INTUISI.ID – Filsuf Yunani kuno, Socrates, dikenal dengan pemikiran kritisnya yang sering disampaikan dalam bentuk ironi, baik itu soal kehidupan, hingga sesuatu hal sakral seperti pernikahan.
Salah satu pernyataannya yang terkenal adalah bahwa baik menikah maupun tidak menikah, seseorang tetap akan menghadapi kepahitan.
“Pahit untuk menikah, pahit untuk tidak menikah, tetapi bagaimanapun juga, kamu akan menyesalinya.”
Pernyataan ini mencerminkan pandangan Socrates bahwa dalam hidup tidak ada pilihan yang benar-benar bebas dari konsekuensi.
Menikah berarti menghadapi tantangan dalam hubungan, tanggung jawab, serta berbagai kompromi.
Sementara itu, tetap melajang juga bukan tanpa kesulitan, seperti rasa kesepian atau kehilangan pengalaman hidup tertentu.
Namun, Socrates tidak hanya melihat sisi pahit dari pernikahan. Ia juga menyampaikan pandangan positif pernikahan bisa menjadi jalan untuk belajar dan berkembang.
Dalam pemikirannya, hubungan antara suami dan istri merupakan bagian dari proses pembentukan karakter seseorang.
Ia pernah berkata; “Menikahlah. Jika mendapatkan istri yang baik, kamu akan menjadi bahagia; jika mendapatkan istri yang buruk, kamu akan menjadi filsuf.”
Pernyataan ini menegaskan, baik dalam kebahagiaan maupun dalam kesulitan, seseorang selalu bisa mengambil pelajaran berharga.
Jika hidup dalam pernikahan yang harmonis, seseorang akan merasakan kebahagiaan dan dukungan. Namun, jika menghadapi kesulitan dalam pernikahan, justru itu bisa menjadi pemicu untuk berpikir lebih dalam tentang kehidupan, sebagaimana yang dialami Socrates sendiri dalam pernikahannya dengan Xanthippe.

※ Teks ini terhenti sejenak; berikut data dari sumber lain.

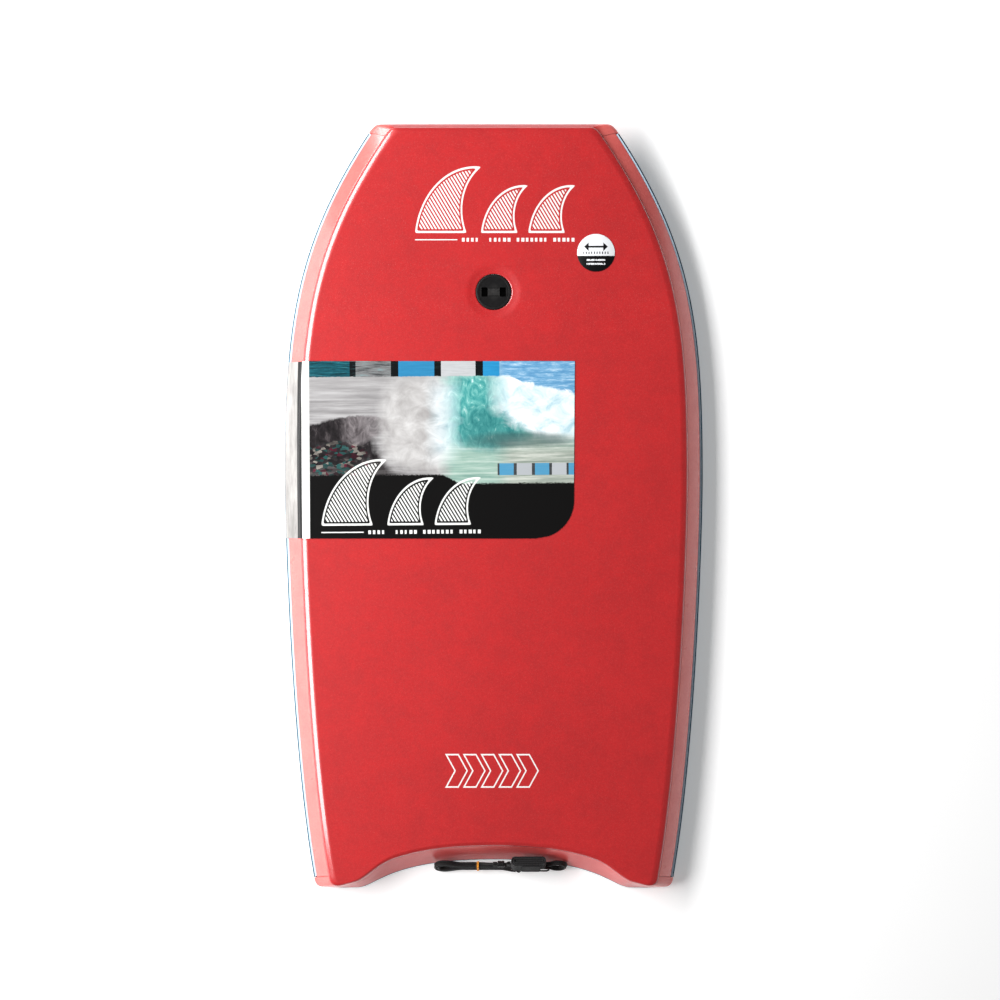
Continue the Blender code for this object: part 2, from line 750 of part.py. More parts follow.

Dalam pandangan yang lebih luas, Socrates meyakini bahwa interaksi sosial, termasuk dalam pernikahan, adalah bagian dari pencarian kebijaksanaan.
Dalam Apologi, salah satu karya yang mendokumentasikan pemikirannya, ia menekankan pentingnya gnothi seauton atau “kenali dirimu sendiri”.
Pernikahan, dengan segala dinamikanya, bisa menjadi salah satu cara seseorang memahami dirinya lebih dalam.